Comparison of the ocular characteristics of anterior uveitis caused by herpes simplex virus, varicella-zoster virus, and cytomegalovirus.Jpn J Ophthalmol. 2014 Nov; 58(6):473-82.JJ
To compare the clinical characteristics of anterior uveitis (AU) caused by herpes simplex virus (HSV), varicella-zoster virus (VZV), or cytomegalovirus (CMV).
The medical records were reviewed of 46 patients whose diagnoses were based on their clinical characteristics [e.g., unilateral involvement, presence of keratic precipitates (KPs), and elevation of intraocular pressure (IOP)] and on PCR detection of herpes virus DNA in the aqueous humor.

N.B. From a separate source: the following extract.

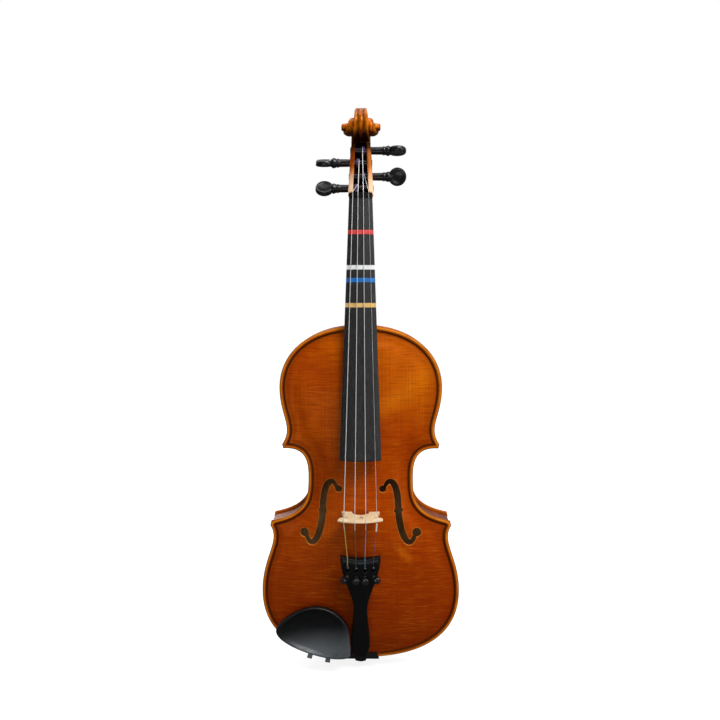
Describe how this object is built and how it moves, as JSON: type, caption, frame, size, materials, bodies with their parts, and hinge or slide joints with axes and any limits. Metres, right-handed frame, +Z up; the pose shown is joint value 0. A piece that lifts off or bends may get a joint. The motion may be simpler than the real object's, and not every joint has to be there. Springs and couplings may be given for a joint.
{
  "type": "violin",
  "caption": "Full-size violin with arched belly and back, scroll, tuning pegs, bridge, tailpiece with fine tuners, chin rest and finger tapes.",
  "frame": {"origin": "centre of the outer face of the end button, on the middle line of the body and at the middle of the rib height", "axes": "+Z up along the body towards the scroll, -Y out of the belly (the front), +X towards the treble side"},
  "size_m": [0.2096, 0.0953, 0.5935],
  "materials": {
    "belly_spruce": "satin varnish",
    "maple": "satin varnish",
    "scroll_maple": "satin varnish",
    "inside_wood": "bare",
    "purfling": "satin varnish",
    "fingerboard_black": "satin",
    "peg_black": "polished",
    "tape_red": "matt",
    "tape_white": "matt",
    "tape_blue": "matt",
    "tape_yellow": "matt",
    "tailpiece_black": "satin",
    "knob_black": "satin",
    "gut_black": "satin",
    "bridge_maple": "bare, polished",
    "string_steel": "wound steel",
    "sleeve_white": "soft",
    "bright_metal": "bright nickel",
    "chin_rest_black": "matt",
    "cork": "bare cork"
  },
  "bodies": {
    "violin": {"belly": "belly_spruce", "back": "maple", "rib_upper_bass": "maple", "rib_upper_treble": "maple", "rib_waist_bass": "maple", "rib_waist_treble": "maple", "rib_lower_bass": "maple", "rib_lower_treble": "maple", "linings_front": "inside_wood", "linings_back": "inside_wood", "neck_block": "inside_wood", "end_block": "inside_wood", "corner_blocks": "inside_wood", "bass_bar": "inside_wood", "sound_post": "inside_wood", "belly_purfling": "purfling", "back_purfling": "purfling", "neck_and_scroll": "scroll_maple", "fingerboard": "fingerboard_black", "nut": "fingerboard_black", "tape_red": "tape_red", "tape_white": "tape_white", "tape_blue": "tape_blue", "tape_yellow": "tape_yellow", "saddle": "fingerboard_black", "end_button": "peg_black", "tailpiece": "tailpiece_black", "tail_gut": "gut_black", "bridge": "bridge_maple", "string_g": "string_steel", "string_d": "string_steel", "string_a": "string_steel", "string_e": "string_steel", "string_e_sleeve": "sleeve_white", "tuner_pins": "bright_metal", "tuner_bushes": "bright_metal", "chin_rest": "chin_rest_black", "chin_rest_corks": "cork", "chin_rest_bracket": "bright_metal"},
    "peg_g": {"peg_g": "peg_black"},
    "peg_d": {"peg_d": "peg_black"},
    "peg_a": {"peg_a": "peg_black"},
    "peg_e": {"peg_e": "peg_black"},
    "tuner_screw_g": {"tuner_screw_g": "bright_metal"},
    "tuner_knob_g": {"tuner_knob_g": "knob_black"},
    "tuner_lever_g": {"tuner_lever_g": "bright_metal"},
    "tuner_screw_d": {"tuner_screw_d": "bright_metal"},
    "tuner_knob_d": {"tuner_knob_d": "knob_black"},
    "tuner_lever_d": {"tuner_lever_d": "bright_metal"},
    "tuner_screw_a": {"tuner_screw_a": "bright_metal"},
    "tuner_knob_a": {"tuner_knob_a": "knob_black"},
    "tuner_lever_a": {"tuner_lever_a": "bright_metal"},
    "tuner_screw_e": {"tuner_screw_e": "bright_metal"},
    "tuner_knob_e": {"tuner_knob_e": "knob_black"},
    "tuner_lever_e": {"tuner_lever_e": "bright_metal"},
    "chin_rest_barrel_left": {"chin_rest_barrel_left": "bright_metal"},
    "chin_rest_barrel_right": {"chin_rest_barrel_right": "bright_metal"},
    "chin_rest_foot": {"chin_rest_foot": "bright_metal", "chin_rest_foot_cork": "cork"}
  },
  "joints": [
    {"name": "peg_g_turn", "type": "hinge", "parent": "violin", "child": "peg_g", "pos_m": [0, -0.0015, 0.51], "axis": [1, 0, 0], "range_deg": [-135, 990]},
    {"name": "peg_d_turn", "type": "hinge", "parent": "violin", "child": "peg_d", "pos_m": [0, 0.0038, 0.537], "axis": [1, 0, 0], "range_deg": [-135, 990]},
    {"name": "peg_a_turn", "type": "hinge", "parent": "violin", "child": "peg_a", "pos_m": [0, 0.006, 0.55], "axis": [1, 0, 0], "range_deg": [-135, 990]},
    {"name": "peg_e_turn", "type": "hinge", "parent": "violin", "child": "peg_e", "pos_m": [0, 0.0014, 0.5225], "axis": [1, 0, 0], "range_deg": [-135, 990]},
    {"name": "tuner_screw_g_travel", "type": "slide", "parent": "violin", "child": "tuner_screw_g", "axis": [-0.4067, -0.8974, -0.1712], "range_m": [-0.0007, 0.00175]},
    {"name": "tuner_knob_g_turn", "type": "hinge", "parent": "tuner_screw_g", "child": "tuner_knob_g", "pos_m": [-0.0139, -0.04782, 0.11159], "axis": [-0.4067, -0.8974, -0.1712], "range_deg": [-361, 901]},
    {"name": "tuner_lever_g_swing", "type": "hinge", "parent": "violin", "child": "tuner_lever_g", "pos_m": [-0.0132, -0.04702, 0.12498], "axis": [1, 0, 0], "range_deg": [-7.9, 3.2]},
    {"name": "tuner_screw_d_travel", "type": "slide", "parent": "violin", "child": "tuner_screw_d", "axis": [0, -0.9823, -0.1874], "range_m": [-0.0007, 0.00175]},
    {"name": "tuner_knob_d_turn", "type": "hinge", "parent": "tuner_screw_d", "child": "tuner_knob_d", "pos_m": [-0.0046, -0.04876, 0.11141], "axis": [0, -0.9823, -0.1874], "range_deg": [-361, 901]},
    {"name": "tuner_lever_d_swing", "type": "hinge", "parent": "violin", "child": "tuner_lever_d", "pos_m": [-0.0046, -0.04786, 0.12482], "axis": [1, 0, 0], "range_deg": [-7.9, 3.2]},
    {"name": "tuner_screw_a_travel", "type": "slide", "parent": "violin", "child": "tuner_screw_a", "axis": [0, -0.9823, -0.1874], "range_m": [-0.0007, 0.00175]},
    {"name": "tuner_knob_a_turn", "type": "hinge", "parent": "tuner_screw_a", "child": "tuner_knob_a", "pos_m": [0.0046, -0.04876, 0.11141], "axis": [0, -0.9823, -0.1874], "range_deg": [-361, 901]},
    {"name": "tuner_lever_a_swing", "type": "hinge", "parent": "violin", "child": "tuner_lever_a", "pos_m": [0.0046, -0.04786, 0.12482], "axis": [1, 0, 0], "range_deg": [-7.9, 3.2]},
    {"name": "tuner_screw_e_travel", "type": "slide", "parent": "violin", "child": "tuner_screw_e", "axis": [0.4067, -0.8974, -0.1712], "range_m": [-0.0007, 0.00175]},
    {"name": "tuner_knob_e_turn", "type": "hinge", "parent": "tuner_screw_e", "child": "tuner_knob_e", "pos_m": [0.0139, -0.04782, 0.11159], "axis": [0.4067, -0.8974, -0.1712], "range_deg": [-361, 901]},
    {"name": "tuner_lever_e_swing", "type": "hinge", "parent": "violin", "child": "tuner_lever_e", "pos_m": [0.0132, -0.04702, 0.12498], "axis": [1, 0, 0], "range_deg": [-7.9, 3.2]},
    {"name": "barrel_left_turn", "type": "hinge", "parent": "violin", "child": "chin_rest_barrel_left", "pos_m": [-0.05409, 0, 0.01551], "axis": [0, 1, 0], "range_deg": [0, 1351]},
    {"name": "barrel_right_turn", "type": "hinge", "parent": "violin", "child": "chin_rest_barrel_right", "pos_m": [-0.03504, 0, 0.01105], "axis": [0, 1, 0], "range_deg": [0, 1351]},
    {"name": "chin_rest_foot_travel", "type": "slide", "parent": "violin", "child": "chin_rest_foot", "axis": [0, 1, 0], "range_m": [0, 0.006]}
  ],
  "couplings": [
    {"joint": "tuner_knob_g_turn", "follows": "tuner_screw_g_travel", "rad_per_m": 8976},
    {"joint": "tuner_lever_g_swing", "follows": "tuner_screw_g_travel", "rad_per_m": -70.273},
    {"joint": "tuner_knob_d_turn", "follows": "tuner_screw_d_travel", "rad_per_m": 8976},
    {"joint": "tuner_lever_d_swing", "follows": "tuner_screw_d_travel", "rad_per_m": -76.923},
    {"joint": "tuner_knob_a_turn", "follows": "tuner_screw_a_travel", "rad_per_m": 8976},
    {"joint": "tuner_lever_a_swing", "follows": "tuner_screw_a_travel", "rad_per_m": -76.923},
    {"joint": "tuner_knob_e_turn", "follows": "tuner_screw_e_travel", "rad_per_m": 8976},
    {"joint": "tuner_lever_e_swing", "follows": "tuner_screw_e_travel", "rad_per_m": -70.273},
    {"joint": "barrel_left_turn", "follows": "chin_rest_foot_travel", "rad_per_m": 3927},
    {"joint": "barrel_right_turn", "follows": "chin_rest_foot_travel", "rad_per_m": 3927}
  ]
}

The demographics, chief complaints, and clinical characteristics of the three types of herpetic AU were compared.
Of the 46 patients with AU, eight had HSV-AU, 20 had VZV-AU, and 18 had CMV-AU. HSV-AU and VZV-AU shared common features, i.e., a relatively acute disease process and the presence of large KPs. Among the three groups of patients, the characteristic features of those with VZV-AU were severe intraocular inflammation, as shown by severe aqueous flare, highest viral load in the aqueous humor, and presence of segmental iris atrophy. In comparison, patients with CMV-AU had the mildest intraocular inflammation, lowest corneal endothelial cell density, and highest IOP.
Although the AU caused by each of the three types of herpes viruses has a number of common features, each disease also has distinct features that should facilitate an accurate diagnosis.